St. Kitts and Nevis highlighted in world’s oldest and most influential newspaper

The – the Jewish Community Online – is the digital arm of The Jewish Chronicle Ltd, which publishes The Jewish Chronicle, founded in 1841, carries an article written by Andy Mossack headlined: “An idyllic Caribbean getaway in any season.”

It states: June and July in St. Kitts may be high summer, but it is low season as far as the tourism industry is concerned. Away from the peak months from November to March, the only noticeable difference is the lack of people; that and the odd short sharp shower, a welcome relief from the hot sun and a time when hotel prices and air fares are lower.

For me, it was the perfect opportunity to enjoy a Caribbean getaway where for once, the locals outnumbered the visitors.

So what does this two-island nation offer? There are remnants of St Kitts’ former sugar and slave industry and it was at Independence Square in the capital Basseterre, where slaves were sold and where many were executed. The grand plantations they worked on have been converted into luxury hotels, but under the buildings around the square, the cellars and tunnels remain where slaves were chained together waiting to be brought up into the park for auction.

The best example you’ll find on the island is 800feet up a hill where the 17th century British built Brimstone Fortress. It overlooks the south coast and is one of the best-preserved historical fortifications in the Americas and a UNESCO world heritage site.

St. Kitts’ dramatic history gives an added attraction over the tropical sun, sand and sea combination of other Caribbean islands. Tourism has been the island’s main source of income for only 20 years since the end of sugar production, so island life hasn’t changed much over the centuries.

Away from the main resort area of Frigate Bay, there are plenty of villages where local culture and traditions remain the focal points of daily life, along with rum and reggae of course.

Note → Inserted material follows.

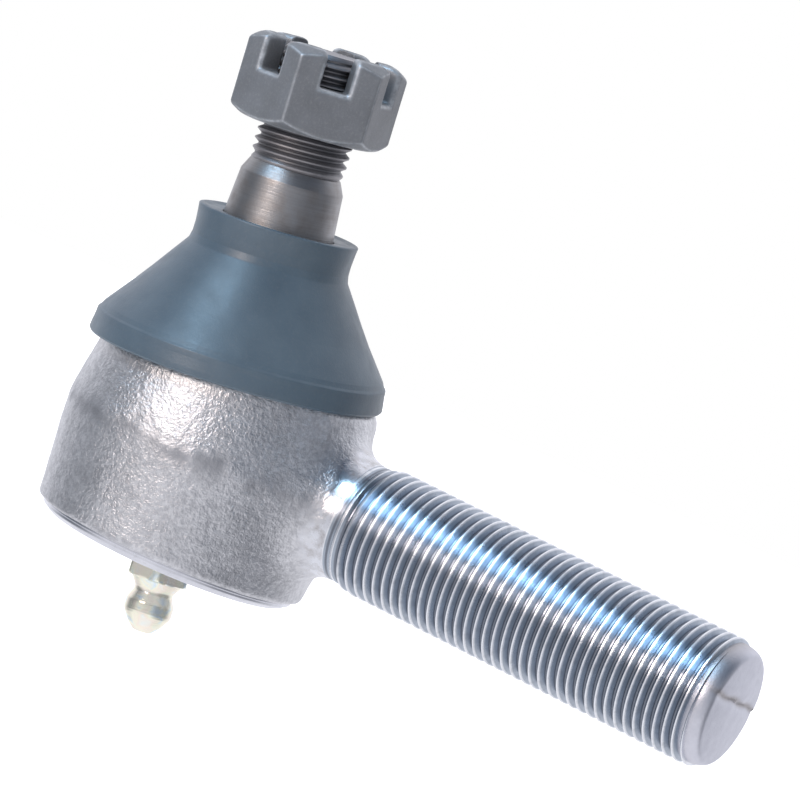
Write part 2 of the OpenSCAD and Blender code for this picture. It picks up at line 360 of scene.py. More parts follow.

There is something special about sitting outside in an easy chair, sipping a rum punch (made from a secret family recipe) and listening to some soft reggae sounds as the sun goes down.

The island has peaceful coves and beaches, like Turtle Beach or South Friars along the south east peninsular, or there are more hedonistic pursuits at resorts and beaches around Frigate Bay in the south.

Whilst Basseterre is a small colonial town (it only has four main streets running east to west and one main street running north to south) it was at one time the most important port in the West Indies.

The 17th century Treasury and Customs House still proudly stands guard as the gateway to the island, but these days serves as the National Museum chronicling much of St. Kitts’ dramatic history. The Circus, in the town centre, is at the bustling heart of it all. Like a miniature version of Piccadilly Circus, (it even has a small monument in the middle of it) you’ll find most of commercial life here, amongst its white colonial buildings. After dark, when the work is done, Fort Street’s ‘lime’ bars open up and the partying begins. You won’t find lime cocktails in a lime bar; it’s just a term for having some drinks with friends. So chill out and go liming down Fort Street.

A few minutes’ walk from Basseterre’s centre you’ll come to Port Zante, St. Kitts’ cruise liner terminal where you can buy tax-free goods and wander around more tourist souvenir shops than there are rum punches.

You can see most of St. Kitts in a day; after all, it’s only 18 miles long and six miles wide, dominated by Mount Liamuiga, majestically rising out of the island’s volcanic centre. Wherever you go, you’ll have sea views; the Caribbean on the west side and the Atlantic on the east, with lush tropical vegetation and rainforest dominating the interior.

The rainforest is home to the highly entertaining Green Vervet Monkeys. Find a quiet spot to watch them frolick. The Brimstone Hill Fortress is worth seeing and make sure you also visit Romney Manor where you can pick up some delightful handmade Batik based prints and traditional island garments and wander around its beautiful gardens.

Go for a ride on the Sugar Train and take a pleasant three-hour ride around the island in air-conditioned comfort on the rail tracks formerly used to transport harvested sugar cane.

St. Kitts’ adjacent is more than just a nearby island; it is the other half of this two island state and worth a day trip or two. A mere half hour away by ferry from Basseterre, Nevis has a completely different feel to St. Kitts.

This small sombrero shaped island is half the size of St. Kitts but what it lacks in size it makes up for in natural charms. It is a tranquil place where all the beaches are public and the way of life slow and serene encapsulated by its little quaint capital Charlestown.

Visit the Montpelier Plantation Inn, a boutique Inn immortalized when Princess Diana stayed there with William and Harry. Just a few yards away is the tree under which Lord Nelson married Fanny in 1787.Talking of Nelson, you can stay at his former home, now the luxury Nisbet Plantation Beach Club, where a set of air conditioned villas lead you away from the Great House across the manicured lawn to a secluded private beach.

Whilst all the relics of St Kitts and Nevis’ slave-dependent past might seem to many of us to be symbols of repression and enslavement, the people of St. Kitts see them instead as permanent reminders of their roots; a nation once emanating from Africa but now justly proud of their beautiful island home. And trying it out of season away from those peak months of November to March will still deliver you some outstanding sun but at much more affordable prices.